Prenuptial agreements can help ensure separate assets are protected in the event of a divorce.

Prenuptial agreements are defined under Arkansas state law as:

[A]n agreement between prospective spouses made in contemplation of marriage and to be effective upon marriage. AR Code § 9-11-401.

These agreements are legal tools that help protect the assets of each individual during the marriage. These documents do not hinder a marriage but instead can remove some of the stress of combining assets. In order to be valid, prenuptial agreements require each individual to fully disclose all assets and debts. In fact, state law specifically requires a “fair and reasonable disclosure of the property or financial obligations of the other party” for the agreement to be valid. After disclosed, the couple can discuss how the assets should be classified.

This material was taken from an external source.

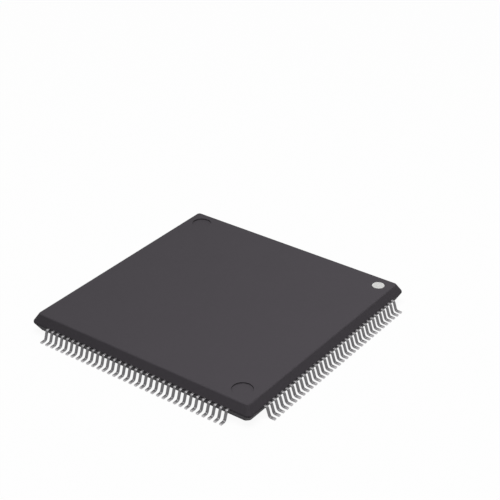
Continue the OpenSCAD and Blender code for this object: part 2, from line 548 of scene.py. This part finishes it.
def lathe(shape, profile, middle, sides):
    """Adds a closed round solid. The profile runs from the axis round to the axis again,
    each point a radius and a height; the solid lies to the left of it."""
    rings = []
    for radius, height in profile:
        if radius == 0:
            rings.append([shape.verts.new((middle.x, middle.y, height))])
            continue
        rings.append([
            shape.verts.new((
                middle.x + radius * math.cos(math.tau * side / sides),
                middle.y + radius * math.sin(math.tau * side / sides),
                height,
            ))
            for side in range(sides)
        ])
    for low, high in zip(rings, rings[1:]):
        for side in range(sides):
            after = (side + 1) % sides
            if len(low) == 1:
                shape.faces.new((low[0], high[after], high[side]))
            elif len(high) == 1:
                shape.faces.new((low[side], low[after], high[0]))
            else:
                shape.faces.new((low[side], low[after], high[after], high[side]))


def quarter(middle, radius, start, steps=4):
    """Points of a quarter circle from the start angle, in degrees, anticlockwise."""
    turns = [math.radians(start + 90 * step / steps) for step in range(steps + 1)]
    return [(middle[0] + radius * math.cos(t), middle[1] + radius * math.sin(t)) for t in turns]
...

When moving forward with this discussion, the following do’s and don’ts can help:

Do’s of prenuptial agreements

  • Business interests. Prenuptial agreements are especially important if either individual has business interests or a professional practice. Without a prenup a spouse may gain an interest in the business during the marriage. This agreement can help protect the owning spouse’s interest and shelter the business in the event of a divorce.
  • Second marriage. These legal tools are also useful for second marriages, particularly if children are present. The prenuptial agreement can achieve two goals; ensuring assets are distributed to children from the previous marriage as well as specifying which assets should be distributed to the current spouse in the event of a divorce or death.
  • Legal assistance. A recent article in Forbes discusses the importance of legal counsel when drafting a prenuptial agreement. The piece recommends the use of a lawyer over “Do-It-Yourself” sites to help ensure the document is valid and follows state law.

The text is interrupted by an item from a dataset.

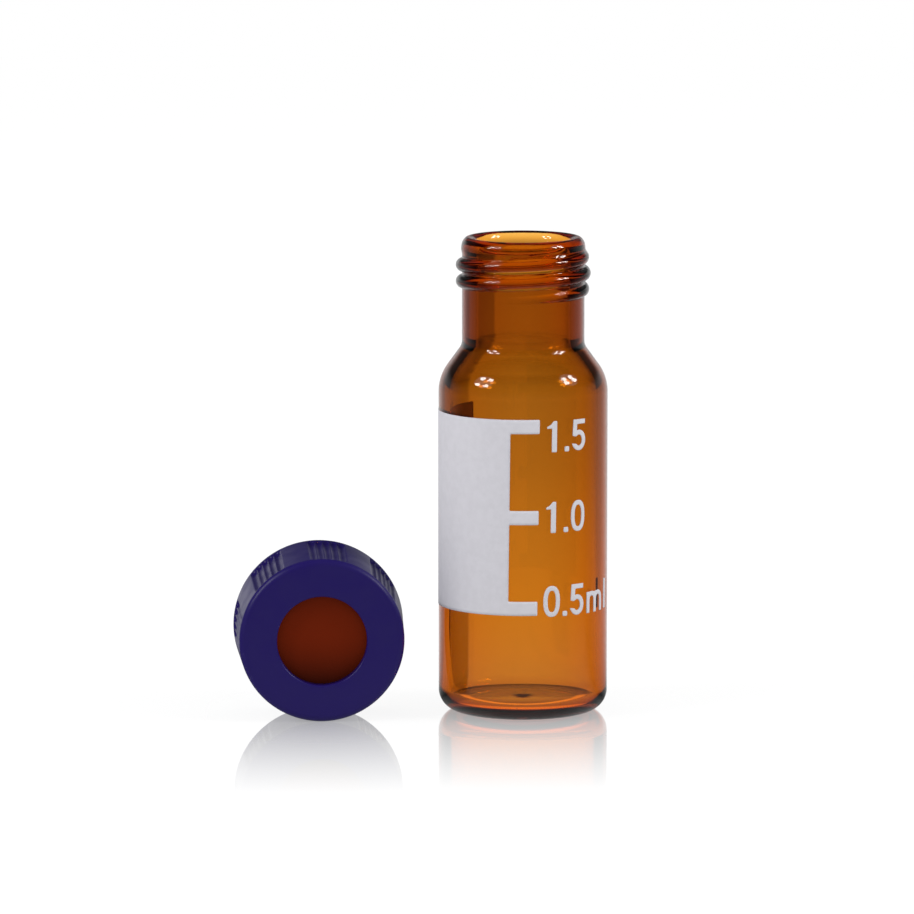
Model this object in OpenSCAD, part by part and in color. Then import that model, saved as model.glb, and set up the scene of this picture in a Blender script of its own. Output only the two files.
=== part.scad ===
// Screw-neck sample vial with its open-hole cap taken off and stood beside it.
// Lengths are in millimetres and angles in degrees. The vial stands on z = 0 with its
// axis on Z, and its front, where the volume scale is, faces -Y.

/* [Glass body] */
// Outer diameter of the body
body_d = 11.5; // [10.8:0.1:12.6]
// Height of the glass from the table to the lip
vial_h = 32.5; // [31:0.5:38]
// Thickness of the body's wall
wall_t = 0.75; // [0.6:0.05:1]
// Thickness of the glass floor
floor_t = 0.9; // [0.7:0.05:1.3]
// Radius of the rounded heel
heel_r = 1.45; // [1:0.05:1.8]
// Radius of the rounded corner inside, between the wall and the floor
inner_heel_r = 0.75; // [0.5:0.05:1.2]
// Width of the flat ring that the vial stands on
foot_w = 0.6; // [0.4:0.1:0.9]
// Depth of the hollow under the base
push_up = 0.3; // [0.1:0.05:0.4]
// Diameter of the shallow dish in the middle of the glass floor
dish_d = 1.9; // [1.8:0.1:4]
// Depth of that dish
dish_t = 0.15; // [0.05:0.05:0.25]

/* [Shoulder and neck] */
// Radius of the curve from the body into the shoulder
shoulder_r = 3.1; // [2:0.1:3.4]
// Angle of the shoulder's slope away from upright
shoulder_angle = 36; // [33:1:45]
// Radius of the curve from the shoulder into the neck
neck_fillet_r = 1.1; // [0.4:0.1:1.2]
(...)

Don’ts of prenuptial agreements

  • Trust the Internet. As noted above, do not trust “Do-It-Yourself” prenuptial sites. The low price tag may make the process tempting, but you get what you pay for. It is important to craft a document that meets state requirements and your unique interests, not a fill-in-the-blank form.
  • Mix assets. It is important not to mix assets that are designated as individual property in the prenuptial agreement with marital property. Use separate bank accounts, do not use marital funds to pay off nonmarital debts and vice versa. The nonmarital designation may be lost if these assets are mixed.
  • Wait too long. Presenting a prenuptial agreement just before the wedding is never a good idea. In addition to the danger of surprising a future spouse, the document may also be overturned if challenged. If a prenup is challenged, courts will review the mental state of each individual when determining the validity of the agreement. If either individual is found to be under duress or emotional stress to sign the document, it will likely fail.

These are just a few of the more common reasons to put together a prenuptial agreement. Those who are considering the use of a prenup are wise to seek the counsel of an experienced prenuptial agreement lawyer. This legal professional will help to better ensure that the document not only meets legal requirements but also meets your needs.